This is a wonderful and picturesque walk, with options for all abilities. Enjoy walking on the paved walkway or for more adventure and variety add in some undulating bush track, enabling this to become more of a loop walk.
The walkway has wide paths and boardwalks that at times follow alongside the stream through extensive native bush. The more challenging route runs parallel on the other side of the stream, through bush until it joins the shared path after Barbados Rd. Beyond the bush, there are lovely grass areas, a variety of playgrounds, many sports fields and even a free 9-hole frisbee-golf course en route for your enjoyment.
This track is suitable for buggies and wheelchairs, making it an adventure for families and groups. The walk can be completed one-way by leaving a vehicle at each end or could be completed as a return trip, which can involve a few variations to heighten interest and effectively make it a loop track. If completing one-way, commence at the Unsworth end of the path as most of your journey is downhill.
If completing your walk from the Goldfinch Rise entrance, park your vehicle in Azure Grove. Enter the walkway at the intersection of Azure Grove and Goldfinch Rise. The path winds its way downhill, initially past an excellent playground, grass areas and exercise equipment before entering the bush on a wide, fully- fenced boardwalk. The next section is stunning with dense native bush, birds and stairs to little sidewalks through the bush, often ending up near the stream. The river is also alive with wildlife, including eels. At the end of this section, cross the road and either follow the narrow dirt path beside the bush or head to Rook Place and re-join the track at the end of this cul-de-sac. An underpass takes you safely under Upper Harbour Drive and more picturesque pathway to Rosedale Park.
The bushwalk option commences off Caribbean Drive – use the lower of the two entrances – the other entrance joins directly back to the shared walkway. This walk is undulating and winds through pretty bush on a formed dirt track. The bush is wonderful with sounds of tui’s and other birds singing and plenty of ferns, rimu and other natives along the path. This walkway gets muddy in the wet, so be prepared for this during rainy times. There are also many exposed tree roots along the path, you will need to watch where you put your feet! At the end of this track, it uses Mallard Place to reconnect with the shared path.

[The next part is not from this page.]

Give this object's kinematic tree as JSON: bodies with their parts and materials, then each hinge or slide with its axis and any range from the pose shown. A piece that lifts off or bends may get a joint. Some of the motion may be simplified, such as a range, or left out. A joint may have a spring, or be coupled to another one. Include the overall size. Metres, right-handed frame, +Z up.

Once across Barbados, take the short bush track on the left or use Rook Place to continue your journey.
Paul Matthews Rd requires crossing to get to enjoy Rosedale Park. This is quite a busy street and so some patience and care are required, especially for children. There are also bus stops at this point making the path accessible via public transport. Cafe’s are also closeby, Cafe Drina is about 60m from the track, heading west.
Once in Rosedale Park, there is a lot to do. Bring your frisbee and enjoy the 9-hole frisbee golf course or make use of the playground beside the football fields. There is plenty of seating with various vistas and some picnic tables.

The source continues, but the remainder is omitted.